DATASET CONTENT ->
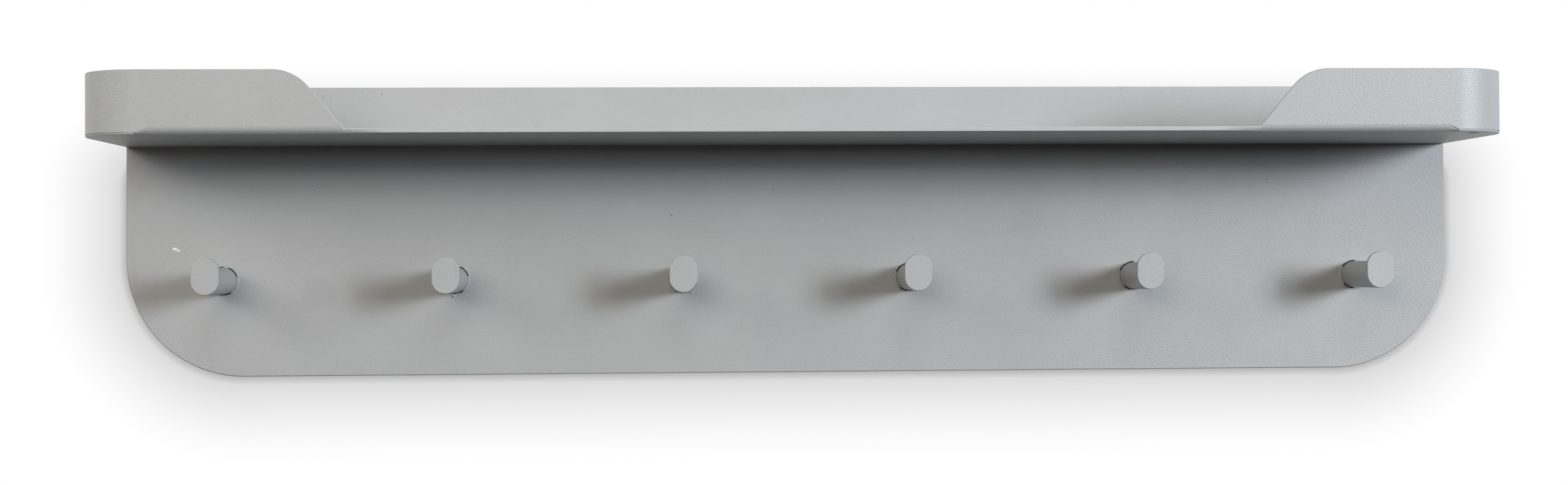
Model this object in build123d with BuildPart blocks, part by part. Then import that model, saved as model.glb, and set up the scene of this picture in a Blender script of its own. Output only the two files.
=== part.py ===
"""Wall rack in coated sheet steel: a shallow shelf tray welded to a back plate that carries
a row of capped pegs.

Frame, in millimetres: X runs along the rack, -Y comes out of the wall and +Z is up. The
origin lies on the wall face of the back plate, midway between the two wall screw holes.
"""
import os
from math import radians, tan

from build123d import *

# Sheet and overall sizes
rack_width = 700.0  # back plate and tray, end to end
sheet = 2.0  # thickness of the back plate and of the tray
plate_drop = 120.0  # underside of the tray down to the lower edge of the back plate
plate_corner_radius = 61.0  # lower corners of the back plate
plate_edge_round = 0.7  # softened front edge of the back plate

# Tray, one bent blank: its floor and two front returns whose ends wrap around the corners
tray_depth = 100.0  # front face of the back plate to the front face of the rim
rim_height = 31.0  # underside of the tray to the top of the rim
rim_corner_radius = 30.0  # outside, in plan
rim_edge_round = 0.5  # softened top edges of the rim
bend_inner_radius = 0.6  # front fold of the sheet
rim_return = 128.5  # end of the rack to the foot of the cut-out, along the front
cutout_slope = 50.0  # degrees, ends of the cut-out from the horizontal
cutout_shoulder_radius = 22.0  # where each end of the cut-out rolls into the top of the rim
cutout_foot_radius = 1.5
cutout_lip = 0.2  # straight stretch left above the fold in the cut-out
seam_height = 0.9  # floor edge that shows below the wrapped ends
seam_gap = 0.3  # open joint between the floor edge and the wrapped ends
seam_depth = 0.5
floor_edge_round = 0.7
hang_hole_diameter = 5.6  # the hole that the tray hangs by when it is coated
hang_hole_end_inset = 18.0
hang_hole_front_inset = 12.7

# Pegs: a round shaft in a clearance hole, with a thin oval cap on its nose
peg_count = 6
peg_end_inset = 50.0  # end of the rack to the axis of the first peg
peg_rise = 50.0  # lower edge of the back plate to the peg axes
peg_diameter = 14.0
peg_reach = 43.0  # front face of the back plate to the face of the cap
peg_hole_gap = 1.0  # all round, between the shaft and its hole
cap_height = 18.8
cap_thickness = 2.0
cap_face_chamfer = 0.35
cap_back_chamfer = 0.2

# Wall fixing
wall_hole_diameter = 5.5  # clears a 5 mm screw
wall_hole_end_inset = 50.0
wall_hole_height = 20.0  # above the underside of the tray

# Welds
peg_weld_depth = 0.6  # closes the back of each peg hole, flush with the wall face
bead_leg = 2.5  # fillet beads inside the tray
bead_swell = 0.3  # how far a bead's face stands past the straight line between its toes
floor_stitch_count = 7
floor_stitch_length = 25.0
floor_stitch_end_inset = 40.0
corner_bead_arc = 70.0  # degrees of each rounded corner that the bead follows
side_stitch_length = 18.0
end_bead_length = 14.0

# Places worked out from the sizes
floor_z = -wall_hole_height  # underside of the tray
floor_top_z = floor_z + sheet
rim_top_z = floor_z + rim_height
plate_foot_z = floor_z - plate_drop
plate_height = rim_top_z - plate_foot_z
plate_front_y = -sheet
tray_front_y = plate_front_y - tray_depth
end_x = rack_width / 2
bend_outer_radius = bend_inner_radius + sheet
straight_half = end_x - rim_corner_radius  # half of the straight front stretch
corner_centre_y = tray_front_y + rim_corner_radius
corner_inner_radius = rim_corner_radius - sheet
cutout_foot_x = end_x - rim_return
cutout_foot_z = floor_z + bend_outer_radius + cutout_lip
peg_axis_z = plate_foot_z + peg_rise
peg_pitch = (rack_width - 2 * peg_end_inset) / (peg_count - 1)
peg_hole_radius = peg_diameter / 2 + peg_hole_gap
cap_back_y = plate_front_y - peg_reach + cap_thickness
cap_centre_z = peg_axis_z - peg_diameter / 2 + cap_height / 2
wall_hole_spacing = rack_width - 2 * wall_hole_end_inset
floor_stitch_pitch = (rack_width - 2 * floor_stitch_end_inset) / (floor_stitch_count - 1)

tray_mid_y = (plate_front_y + tray_front_y) / 2
tray_base = Plane.XY.offset(floor_z)
front_face = Plane.XZ.offset(-tray_front_y)  # looks out of the wall, along -Y


def peg_plane(x, y):
    """Plane across one peg at a distance from the wall, looking out of the wall."""
    return Plane(origin=(x, y, peg_axis_z), x_dir=(1, 0, 0), z_dir=(0, -1, 0))


def tray_outline(inset=0.0):
    """The tray's plan outline, its front and ends drawn in by inset."""
    with BuildSketch(mode=Mode.PRIVATE) as outline:
        with Locations((0, tray_mid_y + inset / 2)):
            Rectangle(rack_width - 2 * inset, tray_depth - inset)
        fillet(outline.vertices().group_by(Axis.Y)[0], radius=rim_corner_radius - inset)
    return outline.sketch


def bead_section():
    """A fillet bead's section, its root at the origin and its toes along +X and +Y."""
    swell = bead_leg / 2 + bead_swell
    with BuildSketch(mode=Mode.PRIVATE) as section:
        with BuildLine():
            ThreePointArc((bead_leg, 0), (swell, swell), (0, bead_leg))
            Polyline((0, bead_leg), (0, 0), (bead_leg, 0))
        make_face()
    return section.sketch


def keep(name, builder):
    """Labels a finished piece and writes its file."""
    builder.part.label = name
    export_step(builder.part, f"parts/{name}.step")


os.makedirs("parts", exist_ok=True)

# Back plate: one flat sheet from the lower edge up to the top of the rim
with BuildPart() as back_plate:
    with BuildSketch(Plane.XZ) as plate_outline:
        with Locations((0, (rim_top_z + plate_foot_z) / 2)):
            Rectangle(rack_width, plate_height)
        fillet(plate_outline.vertices().group_by(Axis.Y)[0], radius=plate_corner_radius)
    extrude(amount=sheet)
    fillet(back_plate.faces().sort_by(Axis.Y)[0].edges(), radius=plate_edge_round)
    with Locations(peg_plane(0, plate_front_y)):
        with GridLocations(peg_pitch, 0, peg_count, 1):
            Hole(peg_hole_radius, depth=sheet)
    with Locations(Plane.XZ.offset(sheet)):
        with GridLocations(wall_hole_spacing, 0, 2, 1):
            Hole(wall_hole_diameter / 2, depth=sheet)
keep("back_plate", back_plate)

# Shelf tray
with BuildPart() as shelf_tray:
    # Floor and wrapped walls of the two rounded ends, butted along an open seam
    with BuildSketch(tray_base):
        add(tray_outline())
        with Locations((0, tray_mid_y)):
            Rectangle(2 * straight_half, tray_depth, mode=Mode.SUBTRACT)
    extrude(amount=sheet)
    fillet(
        shelf_tray.edges().group_by(Axis.Z)[0].filter_by(
            lambda edge: abs((edge @ 0.5).X) > straight_half + sheet and (edge @ 0.5).Y < plate_front_y - sheet
        ),
        radius=floor_edge_round,
    )
    with BuildSketch(tray_base.offset(seam_height)):
        add(tray_outline())
        add(tray_outline(inset=sheet), mode=Mode.SUBTRACT)
        with Locations((0, tray_mid_y)):
            Rectangle(2 * straight_half, tray_depth, mode=Mode.SUBTRACT)
    extrude(amount=rim_height - seam_height)
    with BuildSketch(tray_base.offset(seam_height)):
        add(tray_outline())
        add(tray_outline(inset=seam_depth), mode=Mode.SUBTRACT)
        with Locations((0, tray_mid_y)):
            Rectangle(2 * straight_half, tray_depth, mode=Mode.SUBTRACT)
    extrude(amount=seam_gap, mode=Mode.SUBTRACT)
    # Straight front stretch: floor, fold and front wall as one bent profile
    with BuildSketch(Plane.YZ):
        with BuildLine():
            outer_line = FilletPolyline(
                (plate_front_y, floor_z), (tray_front_y, floor_z), (tray_front_y, rim_top_z),
                radius=bend_outer_radius,
            )
            inner_line = FilletPolyline(
                (plate_front_y, floor_top_z), (tray_front_y + sheet, floor_top_z),
                (tray_front_y + sheet, rim_top_z),
                radius=bend_inner_radius,
            )
            Line(outer_line @ 0, inner_line @ 0)
            Line(outer_line @ 1, inner_line @ 1)
        make_face()
    extrude(amount=straight_half, both=True)
    # Softened top edge, before the cut-out divides the rim
    fillet(shelf_tray.faces().sort_by(Axis.Z)[-1].edges().filter_by(
        lambda edge: (edge @ 0.5).Y < plate_front_y - rim_edge_round), radius=rim_edge_round)
    # Cut-out between the two returns
    cutout_top_x = cutout_foot_x + (rim_top_z - cutout_foot_z) / tan(radians(cutout_slope))
    shoulder_run = cutout_shoulder_radius * tan(radians(cutout_slope / 2))
    clear_x = cutout_top_x + shoulder_run + sheet
    clear_z = rim_top_z + rim_height
    with BuildSketch(front_face):
        with BuildLine():
            cut_line = FilletPolyline(
                (-clear_x, rim_top_z), (-cutout_top_x, rim_top_z), (-cutout_foot_x, cutout_foot_z),
                (cutout_foot_x, cutout_foot_z), (cutout_top_x, rim_top_z), (clear_x, rim_top_z),
                radius=[cutout_shoulder_radius, cutout_foot_radius, cutout_foot_radius, cutout_shoulder_radius],
            )
            Polyline(cut_line @ 1, (clear_x, clear_z), (-clear_x, clear_z), cut_line @ 0)
        make_face()
    extrude(amount=-(sheet + bend_inner_radius), mode=Mode.SUBTRACT)
    with Locations(Plane.XY.offset(floor_top_z)):
        with Locations((end_x - hang_hole_end_inset, tray_front_y + hang_hole_front_inset)):
            Hole(hang_hole_diameter / 2, depth=sheet)
keep("shelf_tray", shelf_tray)

# Pegs
for index in range(peg_count):
    number = index + 1
    peg_x = -end_x + peg_end_inset + index * peg_pitch

    with BuildPart() as peg_shaft:
        with BuildSketch(peg_plane(peg_x, 0)):
            Circle(peg_diameter / 2)
        extrude(amount=-cap_back_y)
    keep(f"peg_shaft_{number}", peg_shaft)

    with BuildPart() as peg_cap:
        with BuildSketch(peg_plane(peg_x, cap_back_y)):
            with Locations((0, cap_centre_z - peg_axis_z)):
                SlotOverall(cap_height, peg_diameter, rotation=90)
        extrude(amount=cap_thickness)
        chamfer(peg_cap.faces().sort_by(Axis.Y)[0].edges(), length=cap_face_chamfer)
        chamfer(peg_cap.faces().sort_by(Axis.Y)[-1].edges(), length=cap_back_chamfer)
    keep(f"peg_cap_{number}", peg_cap)

# Ring welds that close the peg holes at the wall face
with BuildPart() as peg_welds:
    with BuildSketch(peg_plane(0, 0)):
        with GridLocations(peg_pitch, 0, peg_count, 1):
            Circle(peg_hole_radius)
            Circle(peg_diameter / 2, mode=Mode.SUBTRACT)
    extrude(amount=peg_weld_depth)
keep("peg_welds", peg_welds)

# Stitched fillet beads between the tray floor and the back plate, inside the tray
with BuildPart() as floor_seam_welds:
    for index in range(floor_stitch_count):
        stitch_x = -end_x + floor_stitch_end_inset + index * floor_stitch_pitch
        with BuildSketch(Plane(origin=(stitch_x, plate_front_y, floor_top_z), x_dir=(0, -1, 0), z_dir=(-1, 0, 0))):
            add(bead_section())
        extrude(amount=floor_stitch_length / 2, both=True)
keep("floor_seam_welds", floor_seam_welds)

# Beads inside each end of the tray: around the corner, along the side and up the back joint
for side, side_name in ((-1, "left"), (1, "right")):
    corner_x = side * straight_half
    inner_end_x = side * (end_x - sheet)
    side_stitch_y = (corner_centre_y + plate_front_y) / 2
    start_angle = radians((90 - corner_bead_arc) / 2)

    with BuildPart() as corner_seam_weld:
        outward = Vector(side, 0, 0).rotate(Axis.Z, -side * (90 - corner_bead_arc) / 2)
        root = Vector(corner_x, corner_centre_y, floor_top_z) + outward * corner_inner_radius
        with BuildSketch(Plane(origin=root, x_dir=-outward, z_dir=(-outward).cross(Vector(0, 0, 1)))):
            add(bead_section())
        revolve(
            axis=Axis((corner_x, corner_centre_y, floor_top_z), (0, 0, -side)),
            revolution_arc=corner_bead_arc,
        )
        with BuildSketch(Plane(origin=(inner_end_x, side_stitch_y, floor_top_z), x_dir=(-side, 0, 0), z_dir=(0, side, 0))):
            add(bead_section())
        extrude(amount=side_stitch_length / 2, both=True)
    keep(f"corner_seam_weld_{side_name}", corner_seam_weld)

    with BuildPart() as end_joint_weld:
        mid_z = (floor_top_z + rim_top_z) / 2
        with BuildSketch(Plane(origin=(inner_end_x, plate_front_y, mid_z), x_dir=(-side, 0, 0), z_dir=(0, 0, side))):
            add(bead_section())
        extrude(amount=end_bead_length / 2, both=True)
    keep(f"end_joint_weld_{side_name}", end_joint_weld)
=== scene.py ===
"""Dresses the coated steel wall rack: its sheet metal, pegs, welds and paint, in a plain studio.

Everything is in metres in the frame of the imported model: X runs along the rack, -Y comes out of
the wall and +Z is up.
"""

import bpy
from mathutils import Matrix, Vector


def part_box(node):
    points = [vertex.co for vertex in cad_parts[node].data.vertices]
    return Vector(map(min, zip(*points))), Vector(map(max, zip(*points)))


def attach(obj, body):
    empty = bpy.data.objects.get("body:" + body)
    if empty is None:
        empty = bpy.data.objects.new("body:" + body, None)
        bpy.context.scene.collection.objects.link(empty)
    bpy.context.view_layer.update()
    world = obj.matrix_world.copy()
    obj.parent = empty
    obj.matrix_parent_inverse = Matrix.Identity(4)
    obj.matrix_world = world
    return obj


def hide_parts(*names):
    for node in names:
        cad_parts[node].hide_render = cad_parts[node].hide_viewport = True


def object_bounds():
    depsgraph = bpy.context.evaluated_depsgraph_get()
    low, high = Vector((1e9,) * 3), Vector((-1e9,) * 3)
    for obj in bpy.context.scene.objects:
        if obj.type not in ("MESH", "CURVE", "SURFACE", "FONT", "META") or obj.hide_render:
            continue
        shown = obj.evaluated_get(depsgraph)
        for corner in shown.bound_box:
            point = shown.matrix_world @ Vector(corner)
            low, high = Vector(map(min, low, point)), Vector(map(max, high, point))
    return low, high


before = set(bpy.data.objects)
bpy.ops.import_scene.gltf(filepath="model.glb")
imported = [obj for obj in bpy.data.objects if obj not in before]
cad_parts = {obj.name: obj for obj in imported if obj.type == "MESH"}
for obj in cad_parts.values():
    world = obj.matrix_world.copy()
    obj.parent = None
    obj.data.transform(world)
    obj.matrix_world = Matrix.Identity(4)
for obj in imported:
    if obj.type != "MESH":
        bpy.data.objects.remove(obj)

import copy
import functools
import logging
import math
from collections.abc import Callable
from dataclasses import dataclass, field
from enum import Enum

import bmesh
import bpy
from mathutils import Matrix, Vector

MM = 0.001
BODY = "root"
CAD_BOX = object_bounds()
PEG_NUMBERS = range(1, 7)
COAT_SLOT = "powder_coat"
WELD_SLOT = "weld_metal"
CUT_FOOT = 221.5 * MM  # from the middle of the rack to each foot of the cut in the rim
CUT_HEIGHT = 2.8 * MM  # of the cut's edge above the floor's underside
CUT_SLOPE = math.radians(50.0)
MARGIN = 0.01 * MM  # by which a pick or a tool reaches past a face
HOLE_STEPS = 64
SHARP = 40.0  # the least angle of a sharp edge between its two faces, in degrees
LUMPY_CREASE = 80.0  # the same on ripples and lumps, which are shaded smooth

Span = tuple[float, float]
Triple = tuple[float, float, float]
Colour = tuple[float, float, float, float]
Where = Callable[[Vector], bool]
Material = bpy.types.Material
Socket = bpy.types.NodeSocket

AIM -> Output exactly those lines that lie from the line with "root = Vector(corner_x, corner_centre_y, floor_top_z)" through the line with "bpy.context.view_layer.update()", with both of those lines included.

TASK RESULT ->
        root = Vector(corner_x, corner_centre_y, floor_top_z) + outward * corner_inner_radius
        with BuildSketch(Plane(origin=root, x_dir=-outward, z_dir=(-outward).cross(Vector(0, 0, 1)))):
            add(bead_section())
        revolve(
            axis=Axis((corner_x, corner_centre_y, floor_top_z), (0, 0, -side)),
            revolution_arc=corner_bead_arc,
        )
        with BuildSketch(Plane(origin=(inner_end_x, side_stitch_y, floor_top_z), x_dir=(-side, 0, 0), z_dir=(0, side, 0))):
            add(bead_section())
        extrude(amount=side_stitch_length / 2, both=True)
    keep(f"corner_seam_weld_{side_name}", corner_seam_weld)

    with BuildPart() as end_joint_weld:
        mid_z = (floor_top_z + rim_top_z) / 2
        with BuildSketch(Plane(origin=(inner_end_x, plate_front_y, mid_z), x_dir=(-side, 0, 0), z_dir=(0, 0, side))):
            add(bead_section())
        extrude(amount=end_bead_length / 2, both=True)
    keep(f"end_joint_weld_{side_name}", end_joint_weld)
=== scene.py ===
"""Dresses the coated steel wall rack: its sheet metal, pegs, welds and paint, in a plain studio.

Everything is in metres in the frame of the imported model: X runs along the rack, -Y comes out of
the wall and +Z is up.
"""

import bpy
from mathutils import Matrix, Vector


def part_box(node):
    points = [vertex.co for vertex in cad_parts[node].data.vertices]
    return Vector(map(min, zip(*points))), Vector(map(max, zip(*points)))


def attach(obj, body):
    empty = bpy.data.objects.get("body:" + body)
    if empty is None:
        empty = bpy.data.objects.new("body:" + body, None)
        bpy.context.scene.collection.objects.link(empty)
    bpy.context.view_layer.update()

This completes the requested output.